PROVIDED DATA:
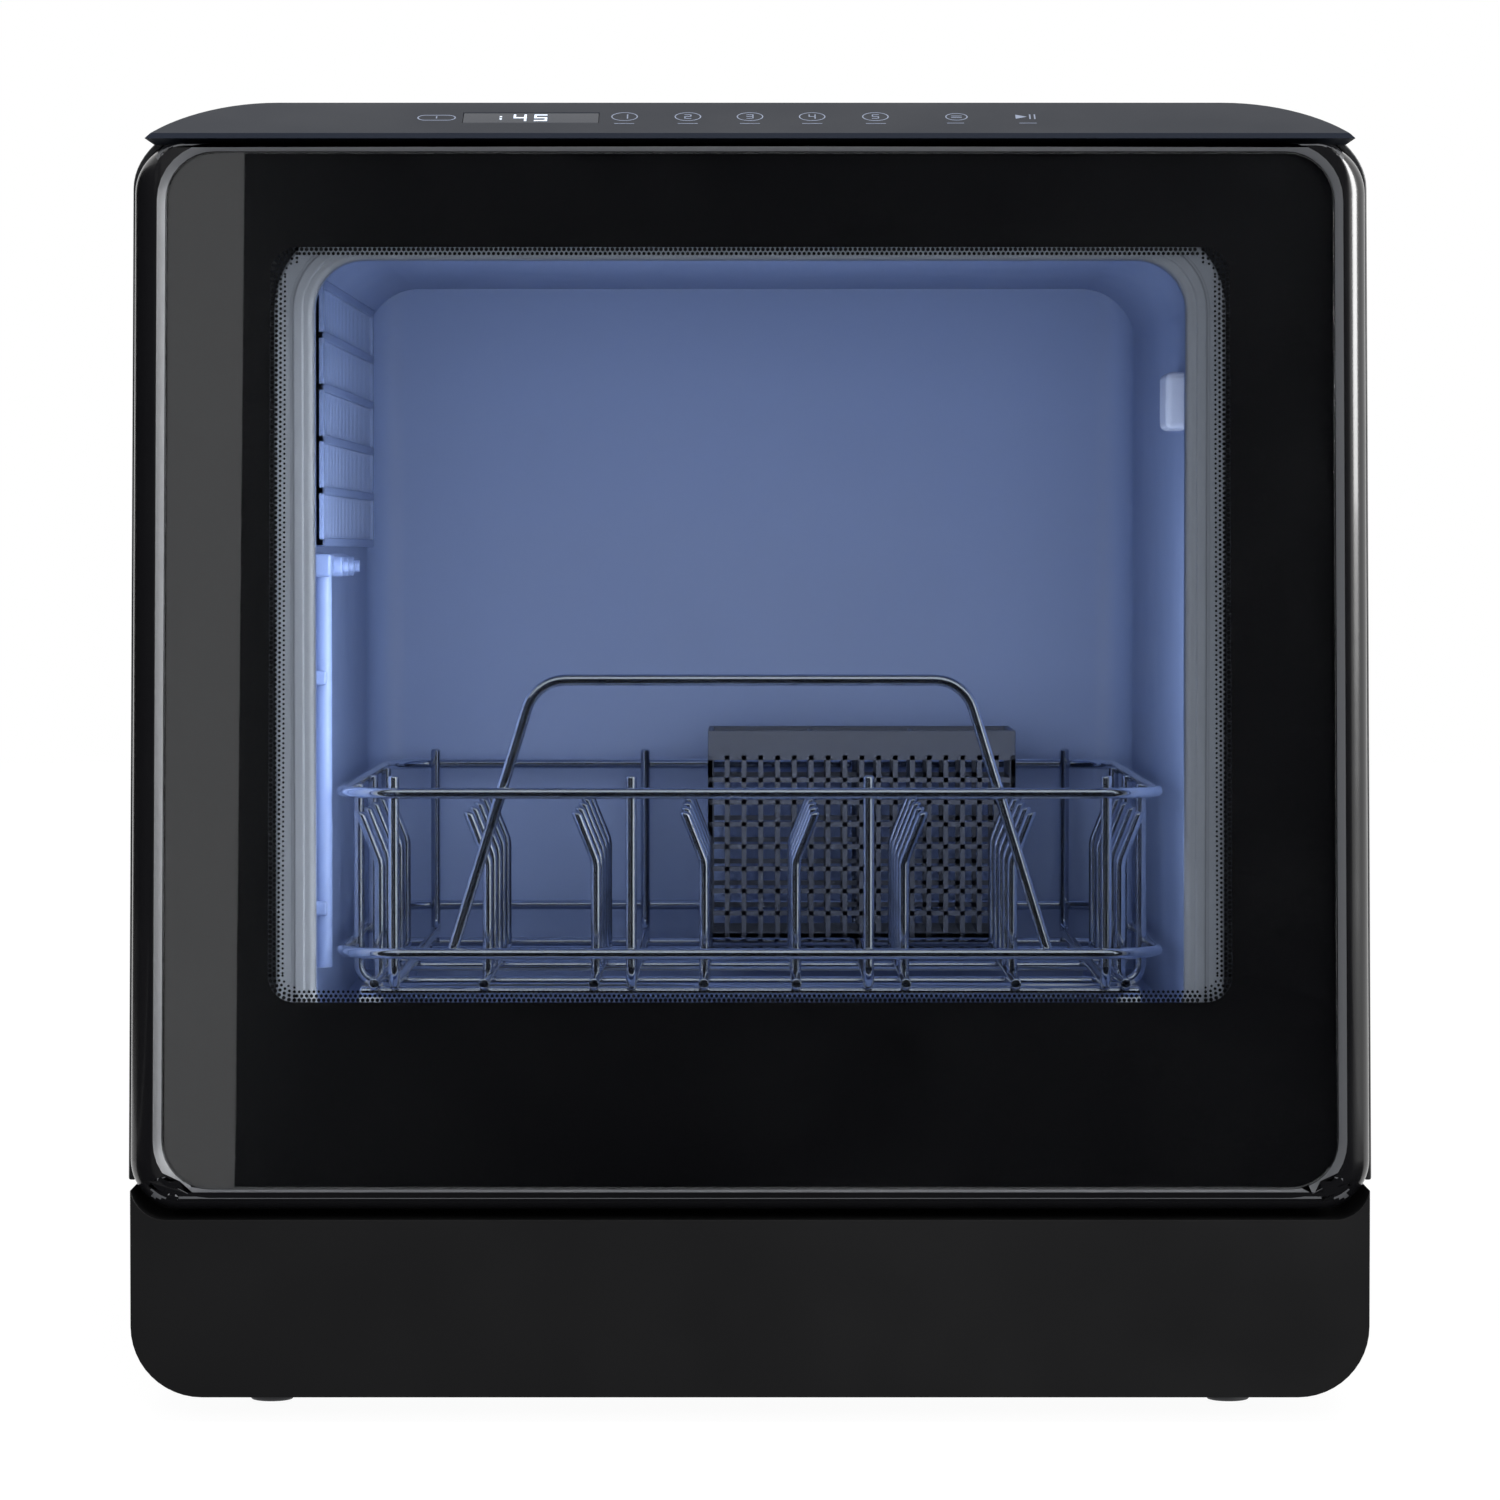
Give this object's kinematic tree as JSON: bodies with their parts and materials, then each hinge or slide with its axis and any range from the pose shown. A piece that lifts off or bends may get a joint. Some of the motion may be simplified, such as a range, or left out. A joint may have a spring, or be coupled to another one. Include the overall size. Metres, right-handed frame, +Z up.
{
  "type": "countertop dishwasher",
  "caption": "Compact countertop dishwasher with a glass drop-down door, dark casing, sloping touch panel, wire basket, cutlery basket, spray arm, pumps and built-in water tank.",
  "frame": {"origin": "middle of the footprint on the surface that the feet stand on; the footprint runs from the door's face to the ends of the rear connectors", "axes": "+X to the right as seen from the front, +Y to the rear, +Z up; the door faces -Y"},
  "size_m": [0.426, 0.43, 0.447],
  "materials": {
    "casing_shell": "satin moulded plastic, very dark grey",
    "cover_plastic": "matt moulded plastic, near black",
    "base_plastic": "satin moulded plastic, near black",
    "panel_slate": "satin slate-grey touch panel with small icons",
    "display_lens": "smoked lens with lit digits",
    "fascia_plastic": "matt dark plastic",
    "door_plastic": "satin dark-grey frame with rolled edges",
    "liner_plastic": "matt dark-grey liner",
    "smoked_glass": "clear glass with a slight grey tint",
    "clear_pane": "clear glass",
    "black_enamel": "black enamel with a dotted inner edge",
    "seal_rubber": "soft grey rubber",
    "tub_blue": "satin blue-grey moulded plastic",
    "trim_blue": "satin blue-grey moulded trim",
    "lamp_white": "milky lens",
    "wire_chrome": "bright drawn wire, welded at the crossings",
    "glide_plastic": "pale grey plastic",
    "cutlery_plastic": "grey moulded lattice",
    "arm_plastic": "grey moulded plastic",
    "bright_steel": "bright steel",
    "satin_steel": "brushed steel",
    "motor_steel": "dark painted metal",
    "pump_plastic": "dark moulded plastic",
    "rotor_plastic": "grey moulded plastic",
    "hose_rubber": "black rubber",
    "tank_plastic": "milky translucent plastic",
    "lid_plastic": "satin dark plastic",
    "board_green": "green circuit board",
    "heater_ceramic": "pale ceramic"
  },
  "bodies": {
    "body": {"casing": "casing_shell", "rear_cover": "cover_plastic", "rear_screws": "bright_steel", "base_shell": "base_plastic", "feet": "hose_rubber", "front_fascia": "fascia_plastic", "control_panel": "panel_slate", "display_window": "display_lens", "control_board": "board_green", "fill_funnel": "lid_plastic", "tub": "tub_blue", "tub_seal": "seal_rubber", "basket_ledges": "tub_blue", "air_grille": "trim_blue", "air_duct": "fascia_plastic", "fan_housing": "fascia_plastic", "fan_motor": "motor_steel", "dry_heater": "heater_ceramic", "lamp_lens": "lamp_white", "nozzle_rail": "trim_blue", "feed_pipe": "trim_blue", "spray_hub": "arm_plastic", "filter_plate": "satin_steel", "sump": "pump_plastic", "sump_hose": "hose_rubber", "wash_pump": "pump_plastic", "wash_motor": "motor_steel", "spray_hose": "hose_rubber", "water_heater": "satin_steel", "drain_pump": "pump_plastic", "drain_hose": "hose_rubber", "water_tank": "tank_plastic", "tank_hose": "hose_rubber", "inlet_valve": "glide_plastic", "cord_gland": "hose_rubber", "float_switch": "pump_plastic", "power_board": "board_green", "latch_housing": "fascia_plastic", "latch_spring": "bright_steel", "hinge_brackets": "satin_steel"},
    "door": {"door_frame": "door_plastic", "door_glass": "smoked_glass", "glass_border": "black_enamel", "door_liner": "liner_plastic", "inner_window": "clear_pane", "latch_striker": "bright_steel", "hinge_pins": "bright_steel"},
    "basket": {"basket_frame": "wire_chrome", "basket_tines": "wire_chrome", "basket_handle": "wire_chrome", "basket_glides": "glide_plastic"},
    "cutlery": {"cutlery_basket": "cutlery_plastic"},
    "spray_rotor": {"spray_arm": "arm_plastic"},
    "fan_rotor": {"fan_wheel": "rotor_plastic"},
    "wash_rotor": {"wash_impeller": "rotor_plastic"},
    "drain_rotor": {"drain_impeller": "rotor_plastic"},
    "filter": {"filter_cup": "arm_plastic"},
    "lid": {"fill_lid": "lid_plastic"},
    "pawl": {"latch_pawl": "glide_plastic"},
    "float_body": {"float": "glide_plastic"}
  },
  "joints": [
    {"name": "door_hinge", "type": "hinge", "parent": "body", "child": "door", "pos_m": [0, -0.203, 0.093], "axis": [1, 0, 0], "range_deg": [0, 90]},
    {"name": "basket_slide", "type": "slide", "parent": "body", "child": "basket", "axis": [0, -1, 0], "range_m": [0, 0.095]},
    {"name": "cutlery_lift", "type": "slide", "parent": "basket", "child": "cutlery", "axis": [0, 0, 1], "range_m": [0, 0.1]},
    {"name": "spray_spin", "type": "hinge", "parent": "body", "child": "spray_rotor", "pos_m": [0, -0.013, 0.117], "axis": [0, 0, 1], "continuous": true},
    {"name": "fan_spin", "type": "hinge", "parent": "body", "child": "fan_rotor", "pos_m": [-0.182, 0.04, 0.2], "axis": [1, 0, 0], "continuous": true},
    {"name": "wash_spin", "type": "hinge", "parent": "body", "child": "wash_rotor", "pos_m": [0.021, 0.016, 0.046], "axis": [0, 1, 0], "continuous": true},
    {"name": "drain_spin", "type": "hinge", "parent": "body", "child": "drain_rotor", "pos_m": [-0.124, -0.09, 0.04], "axis": [1, 0, 0], "continuous": true},
    {"name": "filter_turn", "type": "hinge", "parent": "body", "child": "filter", "pos_m": [-0.07, -0.09, 0.09], "axis": [0, 0, 1], "range_deg": [0, 45]},
    {"name": "lid_hinge", "type": "hinge", "parent": "body", "child": "lid", "pos_m": [0.117, 0.1457, 0.4452], "axis": [-1, 0, 0], "range_deg": [0, 95]},
    {"name": "pawl_pivot", "type": "hinge", "parent": "body", "child": "pawl", "pos_m": [0, -0.15, 0.429], "axis": [-1, 0, 0], "range_deg": [0, 10], "stiffness_Nm_per_rad": 0.05, "springref_deg": -11.46},
    {"name": "float_lift", "type": "slide", "parent": "body", "child": "float_body", "axis": [0, 0, 1], "range_m": [0, 0.008]}
  ],
  "couplings": [
    {"joint": "basket_slide", "follows": "door_hinge", "m_per_rad": 0.06}
  ]
}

WHAT THE TASK ASKS: Reproduce each line verbatim.

FINISHED TASK:
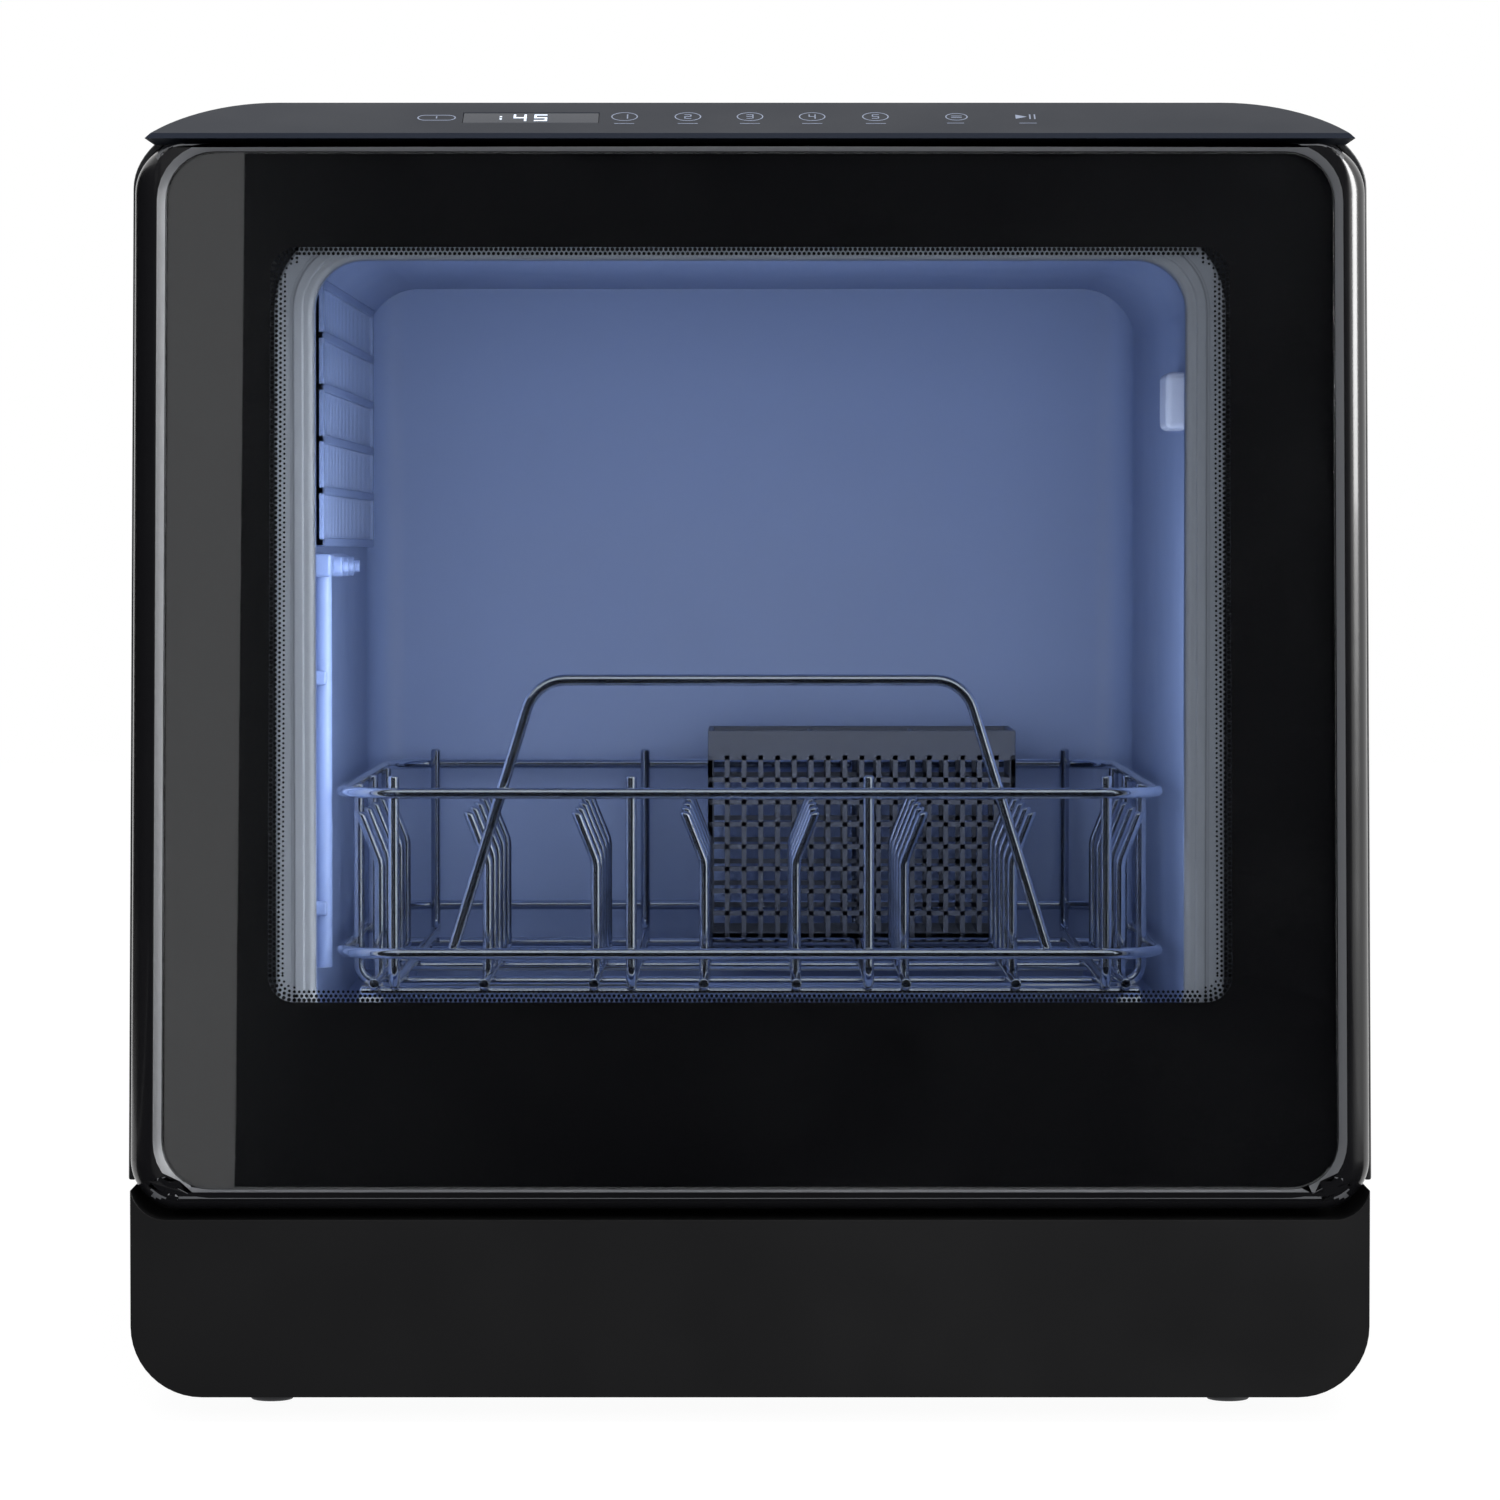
Give this object's kinematic tree as JSON: bodies with their parts and materials, then each hinge or slide with its axis and any range from the pose shown. A piece that lifts off or bends may get a joint. Some of the motion may be simplified, such as a range, or left out. A joint may have a spring, or be coupled to another one. Include the overall size. Metres, right-handed frame, +Z up.
{
  "type": "countertop dishwasher",
  "caption": "Compact countertop dishwasher with a glass drop-down door, dark casing, sloping touch panel, wire basket, cutlery basket, spray arm, pumps and built-in water tank.",
  "frame": {"origin": "middle of the footprint on the surface that the feet stand on; the footprint runs from the door's face to the ends of the rear connectors", "axes": "+X to the right as seen from the front, +Y to the rear, +Z up; the door faces -Y"},
  "size_m": [0.426, 0.43, 0.447],
  "materials": {
    "casing_shell": "satin moulded plastic, very dark grey",
    "cover_plastic": "matt moulded plastic, near black",
    "base_plastic": "satin moulded plastic, near black",
    "panel_slate": "satin slate-grey touch panel with small icons",
    "display_lens": "smoked lens with lit digits",
    "fascia_plastic": "matt dark plastic",
    "door_plastic": "satin dark-grey frame with rolled edges",
    "liner_plastic": "matt dark-grey liner",
    "smoked_glass": "clear glass with a slight grey tint",
    "clear_pane": "clear glass",
    "black_enamel": "black enamel with a dotted inner edge",
    "seal_rubber": "soft grey rubber",
    "tub_blue": "satin blue-grey moulded plastic",
    "trim_blue": "satin blue-grey moulded trim",
    "lamp_white": "milky lens",
    "wire_chrome": "bright drawn wire, welded at the crossings",
    "glide_plastic": "pale grey plastic",
    "cutlery_plastic": "grey moulded lattice",
    "arm_plastic": "grey moulded plastic",
    "bright_steel": "bright steel",
    "satin_steel": "brushed steel",
    "motor_steel": "dark painted metal",
    "pump_plastic": "dark moulded plastic",
    "rotor_plastic": "grey moulded plastic",
    "hose_rubber": "black rubber",
    "tank_plastic": "milky translucent plastic",
    "lid_plastic": "satin dark plastic",
    "board_green": "green circuit board",
    "heater_ceramic": "pale ceramic"
  },
  "bodies": {
    "body": {"casing": "casing_shell", "rear_cover": "cover_plastic", "rear_screws": "bright_steel", "base_shell": "base_plastic", "feet": "hose_rubber", "front_fascia": "fascia_plastic", "control_panel": "panel_slate", "display_window": "display_lens", "control_board": "board_green", "fill_funnel": "lid_plastic", "tub": "tub_blue", "tub_seal": "seal_rubber", "basket_ledges": "tub_blue", "air_grille": "trim_blue", "air_duct": "fascia_plastic", "fan_housing": "fascia_plastic", "fan_motor": "motor_steel", "dry_heater": "heater_ceramic", "lamp_lens": "lamp_white", "nozzle_rail": "trim_blue", "feed_pipe": "trim_blue", "spray_hub": "arm_plastic", "filter_plate": "satin_steel", "sump": "pump_plastic", "sump_hose": "hose_rubber", "wash_pump": "pump_plastic", "wash_motor": "motor_steel", "spray_hose": "hose_rubber", "water_heater": "satin_steel", "drain_pump": "pump_plastic", "drain_hose": "hose_rubber", "water_tank": "tank_plastic", "tank_hose": "hose_rubber", "inlet_valve": "glide_plastic", "cord_gland": "hose_rubber", "float_switch": "pump_plastic", "power_board": "board_green", "latch_housing": "fascia_plastic", "latch_spring": "bright_steel", "hinge_brackets": "satin_steel"},
    "door": {"door_frame": "door_plastic", "door_glass": "smoked_glass", "glass_border": "black_enamel", "door_liner": "liner_plastic", "inner_window": "clear_pane", "latch_striker": "bright_steel", "hinge_pins": "bright_steel"},
    "basket": {"basket_frame": "wire_chrome", "basket_tines": "wire_chrome", "basket_handle": "wire_chrome", "basket_glides": "glide_plastic"},
    "cutlery": {"cutlery_basket": "cutlery_plastic"},
    "spray_rotor": {"spray_arm": "arm_plastic"},
    "fan_rotor": {"fan_wheel": "rotor_plastic"},
    "wash_rotor": {"wash_impeller": "rotor_plastic"},
    "drain_rotor": {"drain_impeller": "rotor_plastic"},
    "filter": {"filter_cup": "arm_plastic"},
    "lid": {"fill_lid": "lid_plastic"},
    "pawl": {"latch_pawl": "glide_plastic"},
    "float_body": {"float": "glide_plastic"}
  },
  "joints": [
    {"name": "door_hinge", "type": "hinge", "parent": "body", "child": "door", "pos_m": [0, -0.203, 0.093], "axis": [1, 0, 0], "range_deg": [0, 90]},
    {"name": "basket_slide", "type": "slide", "parent": "body", "child": "basket", "axis": [0, -1, 0], "range_m": [0, 0.095]},
    {"name": "cutlery_lift", "type": "slide", "parent": "basket", "child": "cutlery", "axis": [0, 0, 1], "range_m": [0, 0.1]},
    {"name": "spray_spin", "type": "hinge", "parent": "body", "child": "spray_rotor", "pos_m": [0, -0.013, 0.117], "axis": [0, 0, 1], "continuous": true},
    {"name": "fan_spin", "type": "hinge", "parent": "body", "child": "fan_rotor", "pos_m": [-0.182, 0.04, 0.2], "axis": [1, 0, 0], "continuous": true},
    {"name": "wash_spin", "type": "hinge", "parent": "body", "child": "wash_rotor", "pos_m": [0.021, 0.016, 0.046], "axis": [0, 1, 0], "continuous": true},
    {"name": "drain_spin", "type": "hinge", "parent": "body", "child": "drain_rotor", "pos_m": [-0.124, -0.09, 0.04], "axis": [1, 0, 0], "continuous": true},
    {"name": "filter_turn", "type": "hinge", "parent": "body", "child": "filter", "pos_m": [-0.07, -0.09, 0.09], "axis": [0, 0, 1], "range_deg": [0, 45]},
    {"name": "lid_hinge", "type": "hinge", "parent": "body", "child": "lid", "pos_m": [0.117, 0.1457, 0.4452], "axis": [-1, 0, 0], "range_deg": [0, 95]},
    {"name": "pawl_pivot", "type": "hinge", "parent": "body", "child": "pawl", "pos_m": [0, -0.15, 0.429], "axis": [-1, 0, 0], "range_deg": [0, 10], "stiffness_Nm_per_rad": 0.05, "springref_deg": -11.46},
    {"name": "float_lift", "type": "slide", "parent": "body", "child": "float_body", "axis": [0, 0, 1], "range_m": [0, 0.008]}
  ],
  "couplings": [
    {"joint": "basket_slide", "follows": "door_hinge", "m_per_rad": 0.06}
  ]
}